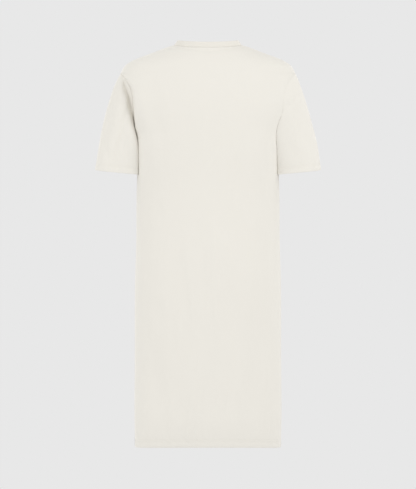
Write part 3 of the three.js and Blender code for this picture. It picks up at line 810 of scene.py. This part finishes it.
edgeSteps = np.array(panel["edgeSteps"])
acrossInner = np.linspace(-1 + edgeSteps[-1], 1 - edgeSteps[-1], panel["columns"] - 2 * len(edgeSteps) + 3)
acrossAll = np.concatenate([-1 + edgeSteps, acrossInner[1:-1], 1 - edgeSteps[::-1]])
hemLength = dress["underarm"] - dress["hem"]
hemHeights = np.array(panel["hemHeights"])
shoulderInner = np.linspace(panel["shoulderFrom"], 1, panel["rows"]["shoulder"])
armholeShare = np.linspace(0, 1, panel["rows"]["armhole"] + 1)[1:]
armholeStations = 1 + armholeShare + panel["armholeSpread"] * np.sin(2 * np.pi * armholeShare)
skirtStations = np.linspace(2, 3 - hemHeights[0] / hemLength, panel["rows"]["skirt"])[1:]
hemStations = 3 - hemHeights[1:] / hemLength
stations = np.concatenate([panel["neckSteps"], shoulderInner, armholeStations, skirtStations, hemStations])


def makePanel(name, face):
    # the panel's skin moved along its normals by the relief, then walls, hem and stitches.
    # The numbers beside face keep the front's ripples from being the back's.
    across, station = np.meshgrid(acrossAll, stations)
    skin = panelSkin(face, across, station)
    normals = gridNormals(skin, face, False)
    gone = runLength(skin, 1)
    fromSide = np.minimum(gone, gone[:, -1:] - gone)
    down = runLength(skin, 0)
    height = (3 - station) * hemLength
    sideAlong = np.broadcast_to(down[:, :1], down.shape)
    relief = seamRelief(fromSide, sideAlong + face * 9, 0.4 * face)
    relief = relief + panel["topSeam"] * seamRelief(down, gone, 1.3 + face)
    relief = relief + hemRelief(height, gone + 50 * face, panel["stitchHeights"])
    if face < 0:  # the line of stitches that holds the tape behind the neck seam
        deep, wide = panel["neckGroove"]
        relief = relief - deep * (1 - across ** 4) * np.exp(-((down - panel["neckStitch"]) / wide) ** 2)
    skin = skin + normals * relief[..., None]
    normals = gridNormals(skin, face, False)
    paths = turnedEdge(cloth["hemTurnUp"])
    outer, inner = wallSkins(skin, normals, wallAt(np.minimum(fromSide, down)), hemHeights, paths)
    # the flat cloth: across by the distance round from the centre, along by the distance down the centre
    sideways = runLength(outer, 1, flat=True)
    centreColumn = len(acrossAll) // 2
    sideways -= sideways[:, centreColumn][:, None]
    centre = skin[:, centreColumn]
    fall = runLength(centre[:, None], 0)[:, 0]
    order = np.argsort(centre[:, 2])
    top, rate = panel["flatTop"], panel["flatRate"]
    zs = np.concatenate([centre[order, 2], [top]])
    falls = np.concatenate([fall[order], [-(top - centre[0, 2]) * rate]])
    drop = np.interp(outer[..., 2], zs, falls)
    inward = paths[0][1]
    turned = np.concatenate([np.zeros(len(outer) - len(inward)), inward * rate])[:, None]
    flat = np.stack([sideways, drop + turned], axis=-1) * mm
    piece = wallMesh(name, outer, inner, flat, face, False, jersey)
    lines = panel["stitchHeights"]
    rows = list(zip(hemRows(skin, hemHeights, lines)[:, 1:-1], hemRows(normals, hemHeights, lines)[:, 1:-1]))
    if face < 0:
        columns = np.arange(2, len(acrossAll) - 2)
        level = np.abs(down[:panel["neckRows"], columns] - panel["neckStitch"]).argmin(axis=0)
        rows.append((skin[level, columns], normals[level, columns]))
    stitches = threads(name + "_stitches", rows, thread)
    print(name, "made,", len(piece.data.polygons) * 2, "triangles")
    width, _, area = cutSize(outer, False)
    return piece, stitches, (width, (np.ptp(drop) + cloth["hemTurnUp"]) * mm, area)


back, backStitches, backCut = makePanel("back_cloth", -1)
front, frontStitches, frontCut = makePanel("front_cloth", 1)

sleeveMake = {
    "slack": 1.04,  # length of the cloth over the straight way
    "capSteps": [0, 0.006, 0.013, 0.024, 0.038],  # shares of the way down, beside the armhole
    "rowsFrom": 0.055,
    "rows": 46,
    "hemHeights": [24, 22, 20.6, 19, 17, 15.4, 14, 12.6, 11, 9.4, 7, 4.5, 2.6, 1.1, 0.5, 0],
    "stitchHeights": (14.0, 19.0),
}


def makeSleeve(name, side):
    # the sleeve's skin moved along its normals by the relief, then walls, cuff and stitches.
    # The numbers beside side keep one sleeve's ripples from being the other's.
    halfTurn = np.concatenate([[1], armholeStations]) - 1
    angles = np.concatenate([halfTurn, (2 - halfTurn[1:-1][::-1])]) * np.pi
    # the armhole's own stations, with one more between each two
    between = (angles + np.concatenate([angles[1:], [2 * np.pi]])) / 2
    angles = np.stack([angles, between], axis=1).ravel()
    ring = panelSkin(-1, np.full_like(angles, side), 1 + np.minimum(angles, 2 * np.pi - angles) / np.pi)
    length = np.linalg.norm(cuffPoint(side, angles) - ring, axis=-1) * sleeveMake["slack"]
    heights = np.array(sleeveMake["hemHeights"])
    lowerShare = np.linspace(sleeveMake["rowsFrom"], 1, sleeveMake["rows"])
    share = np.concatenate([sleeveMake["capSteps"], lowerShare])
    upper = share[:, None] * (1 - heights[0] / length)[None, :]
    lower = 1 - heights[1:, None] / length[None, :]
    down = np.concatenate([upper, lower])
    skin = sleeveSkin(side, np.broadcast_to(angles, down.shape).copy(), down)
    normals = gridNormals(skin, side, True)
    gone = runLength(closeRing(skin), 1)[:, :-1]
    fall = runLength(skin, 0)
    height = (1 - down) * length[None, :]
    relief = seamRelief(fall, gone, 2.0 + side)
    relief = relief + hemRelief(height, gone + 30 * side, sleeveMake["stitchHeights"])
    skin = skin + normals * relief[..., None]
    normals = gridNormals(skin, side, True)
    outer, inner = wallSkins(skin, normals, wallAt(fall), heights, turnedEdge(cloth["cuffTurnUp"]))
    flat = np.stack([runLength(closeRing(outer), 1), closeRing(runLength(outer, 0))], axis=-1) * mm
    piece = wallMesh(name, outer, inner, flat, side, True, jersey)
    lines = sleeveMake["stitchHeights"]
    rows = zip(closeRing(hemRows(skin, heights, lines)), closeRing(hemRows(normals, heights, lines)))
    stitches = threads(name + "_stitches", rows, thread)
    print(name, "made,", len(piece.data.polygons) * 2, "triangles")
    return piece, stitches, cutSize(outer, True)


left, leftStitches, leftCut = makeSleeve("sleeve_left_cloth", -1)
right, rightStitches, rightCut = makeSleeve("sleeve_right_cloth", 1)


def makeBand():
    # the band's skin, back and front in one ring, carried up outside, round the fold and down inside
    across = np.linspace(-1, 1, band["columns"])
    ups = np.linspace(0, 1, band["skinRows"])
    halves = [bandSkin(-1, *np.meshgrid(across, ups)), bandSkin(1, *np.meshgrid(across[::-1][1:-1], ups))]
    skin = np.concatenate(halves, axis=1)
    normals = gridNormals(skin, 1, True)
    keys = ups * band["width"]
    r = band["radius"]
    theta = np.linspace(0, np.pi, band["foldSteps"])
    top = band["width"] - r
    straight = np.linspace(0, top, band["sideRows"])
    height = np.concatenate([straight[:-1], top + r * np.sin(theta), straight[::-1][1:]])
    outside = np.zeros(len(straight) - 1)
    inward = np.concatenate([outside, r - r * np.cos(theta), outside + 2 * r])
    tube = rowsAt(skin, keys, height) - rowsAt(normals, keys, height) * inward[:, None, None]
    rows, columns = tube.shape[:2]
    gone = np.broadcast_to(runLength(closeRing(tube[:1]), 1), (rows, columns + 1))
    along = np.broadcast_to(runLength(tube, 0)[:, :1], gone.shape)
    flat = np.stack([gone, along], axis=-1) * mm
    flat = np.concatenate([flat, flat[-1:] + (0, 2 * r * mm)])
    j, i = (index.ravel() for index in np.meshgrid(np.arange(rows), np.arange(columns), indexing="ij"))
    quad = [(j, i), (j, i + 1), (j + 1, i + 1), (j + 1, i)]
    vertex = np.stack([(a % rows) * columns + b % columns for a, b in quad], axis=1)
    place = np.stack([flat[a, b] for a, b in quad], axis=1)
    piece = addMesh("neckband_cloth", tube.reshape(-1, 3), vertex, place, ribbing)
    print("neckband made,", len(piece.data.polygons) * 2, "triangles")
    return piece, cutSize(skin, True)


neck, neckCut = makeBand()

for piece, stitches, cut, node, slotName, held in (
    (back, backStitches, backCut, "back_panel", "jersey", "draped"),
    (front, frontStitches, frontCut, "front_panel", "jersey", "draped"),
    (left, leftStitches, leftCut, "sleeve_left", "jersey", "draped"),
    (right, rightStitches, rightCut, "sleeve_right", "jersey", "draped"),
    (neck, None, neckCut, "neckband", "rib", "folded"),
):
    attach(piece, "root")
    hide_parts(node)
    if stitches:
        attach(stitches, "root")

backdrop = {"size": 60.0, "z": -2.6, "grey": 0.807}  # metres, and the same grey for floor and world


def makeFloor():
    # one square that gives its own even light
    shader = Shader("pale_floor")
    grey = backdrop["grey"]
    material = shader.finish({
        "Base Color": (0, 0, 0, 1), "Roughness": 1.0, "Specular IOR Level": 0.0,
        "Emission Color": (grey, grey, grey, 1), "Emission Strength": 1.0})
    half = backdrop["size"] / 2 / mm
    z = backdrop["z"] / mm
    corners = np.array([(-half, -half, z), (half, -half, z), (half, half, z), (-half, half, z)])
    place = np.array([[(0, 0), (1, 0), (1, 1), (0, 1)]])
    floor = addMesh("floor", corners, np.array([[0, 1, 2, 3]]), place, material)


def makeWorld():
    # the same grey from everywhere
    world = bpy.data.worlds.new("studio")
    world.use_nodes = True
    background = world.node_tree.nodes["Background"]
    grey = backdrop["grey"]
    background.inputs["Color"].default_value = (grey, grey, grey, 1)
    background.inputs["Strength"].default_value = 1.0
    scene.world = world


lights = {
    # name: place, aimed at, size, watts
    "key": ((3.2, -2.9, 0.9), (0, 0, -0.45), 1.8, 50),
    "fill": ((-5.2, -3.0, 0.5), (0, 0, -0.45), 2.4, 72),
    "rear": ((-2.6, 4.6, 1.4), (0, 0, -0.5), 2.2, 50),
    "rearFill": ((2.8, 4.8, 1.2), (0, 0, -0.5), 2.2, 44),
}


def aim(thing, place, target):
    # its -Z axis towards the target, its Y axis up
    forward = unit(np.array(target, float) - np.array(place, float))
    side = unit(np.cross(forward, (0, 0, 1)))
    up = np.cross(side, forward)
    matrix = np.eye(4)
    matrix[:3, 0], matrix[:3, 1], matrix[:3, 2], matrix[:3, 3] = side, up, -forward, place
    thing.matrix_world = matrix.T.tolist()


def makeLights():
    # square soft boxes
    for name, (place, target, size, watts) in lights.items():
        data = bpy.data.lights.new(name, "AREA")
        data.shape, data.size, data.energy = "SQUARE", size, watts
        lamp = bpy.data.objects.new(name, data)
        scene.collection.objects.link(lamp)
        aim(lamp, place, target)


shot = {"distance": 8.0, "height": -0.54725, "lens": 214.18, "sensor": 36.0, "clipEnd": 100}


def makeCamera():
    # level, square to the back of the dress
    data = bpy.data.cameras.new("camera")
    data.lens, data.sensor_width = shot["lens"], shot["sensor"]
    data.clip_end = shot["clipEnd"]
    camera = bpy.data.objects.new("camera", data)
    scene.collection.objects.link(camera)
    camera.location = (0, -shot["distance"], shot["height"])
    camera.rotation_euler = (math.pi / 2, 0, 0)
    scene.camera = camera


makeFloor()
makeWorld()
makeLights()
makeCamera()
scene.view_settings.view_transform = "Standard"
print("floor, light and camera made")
★ ★ ★ ★ ★ ★ ★
■ **Your instructions**: Transcribe word for word the lines from the one holding "hide_parts(node)" through the one holding "scene.world = world". Include both, and add nothing.

■ **Solution for this problem**:
    hide_parts(node)
    if stitches:
        attach(stitches, "root")

backdrop = {"size": 60.0, "z": -2.6, "grey": 0.807}  # metres, and the same grey for floor and world


def makeFloor():
    # one square that gives its own even light
    shader = Shader("pale_floor")
    grey = backdrop["grey"]
    material = shader.finish({
        "Base Color": (0, 0, 0, 1), "Roughness": 1.0, "Specular IOR Level": 0.0,
        "Emission Color": (grey, grey, grey, 1), "Emission Strength": 1.0})
    half = backdrop["size"] / 2 / mm
    z = backdrop["z"] / mm
    corners = np.array([(-half, -half, z), (half, -half, z), (half, half, z), (-half, half, z)])
    place = np.array([[(0, 0), (1, 0), (1, 1), (0, 1)]])
    floor = addMesh("floor", corners, np.array([[0, 1, 2, 3]]), place, material)


def makeWorld():
    # the same grey from everywhere
    world = bpy.data.worlds.new("studio")
    world.use_nodes = True
    background = world.node_tree.nodes["Background"]
    grey = backdrop["grey"]
    background.inputs["Color"].default_value = (grey, grey, grey, 1)
    background.inputs["Strength"].default_value = 1.0
    scene.world = world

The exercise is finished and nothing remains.